The catamaran landing at 7 AM, when the overnight fishing fleet returns and the catch is unloaded directly onto the beach, is one of the most visually dramatic and functionally interesting beach scenes accessible from any major South Indian city. The catamarans ride through the surf to the beach with the crew standing, then the catch is quickly sorted, measured, and sold to the middlemen who wait on the sand. The entire process takes 90 minutes and then the beach returns to its quiet morning state.
Auto-rickshaws from Pondicherry beach road to Serenity Beach cost ₹80-100. The fishing community section is at the northern end of the beach — walk past the surf school area for 500 metres. Arrive by 6:30 AM for the best arrival light. No facilities; bring water. The beach shack near the surf school opens at 8 AM and serves filter coffee and parotta for ₹50.
Swimming at Serenity Beach is excellent on calm days (November to February); the surf is manageable at thigh depth for non-surfers. The surf schools at Serenity Beach (La Plage Surf, Temple Adventures) offer lessons for ₹800-1,200 per 2-hour session for beginners. The surf quality here — consistent point break with 1-2 metre waves in the October-March season — is the best within reasonable distance of Pondicherry and is what brought the first foreign surf community to settle here in the 1990s.
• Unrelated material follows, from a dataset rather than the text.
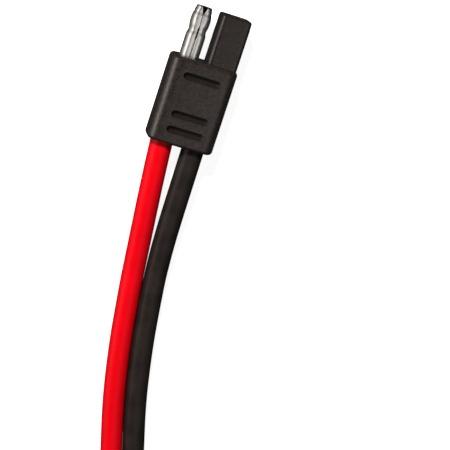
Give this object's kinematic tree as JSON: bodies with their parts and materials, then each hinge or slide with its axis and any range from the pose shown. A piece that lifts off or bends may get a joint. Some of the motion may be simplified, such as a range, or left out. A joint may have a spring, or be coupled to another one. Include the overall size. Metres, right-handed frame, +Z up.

10. Arulmigu Manakula Vinayagar Temple's Elephant
The Manakula Vinayagar Temple in the French Quarter has a resident temple elephant named Maha Lakshmi who gives blessings to devotees in the temple courtyard every morning. Temple elephants are common in Tamil Nadu, but Maha Lakshmi at Manakula Vinayagar is unusual for being genuinely friendly, calm, and well-trained — she takes a coin or a flower from a visitor's hand and touches them on the head with her trunk in blessing, then returns the object. This is not a performance; it's the actual temple ritual that residents of the French Quarter participate in on their way to work.
The elephant's morning blessing session happens from 7 to 9 AM daily before the temple's main morning ritual (abhishekam) begins at 9 AM. The temple courtyard at this hour is occupied by the neighborhood's Tamil residents — shop owners, housewives, office workers — doing their morning temple visit. The French Quarter tourist crowd has not yet woken up. The juxtaposition of an ancient Tamil temple elephant ritual in a French-colonial neighborhood lane at 7:30 AM is the most quintessential Pondicherry moment available.
The Manakula Vinayagar Temple is on Manakula Vinayagar Koil Street, 50 metres from the beach promenade. Entry free. No photography of the elephant except in the designated spot marked by the temple management (for welfare reasons). The temple itself has a continuous circuit of 40 Ganesha shrines around its interior — one for each day of the traditional Tamil Ganesh festival cycle — that takes 45 minutes to walk. Each shrine has a different form of Ganesha specific to a different Tamil community tradition.
After the temple visit, walk two minutes to the Café des Arts or Le Café on the promenade for the standard Pondicherry café experience — but go there after the elephant blessing rather than instead of it. The sequence of Tamil temple ritual followed by French café breakfast is Pondicherry's essential experience in compressed form.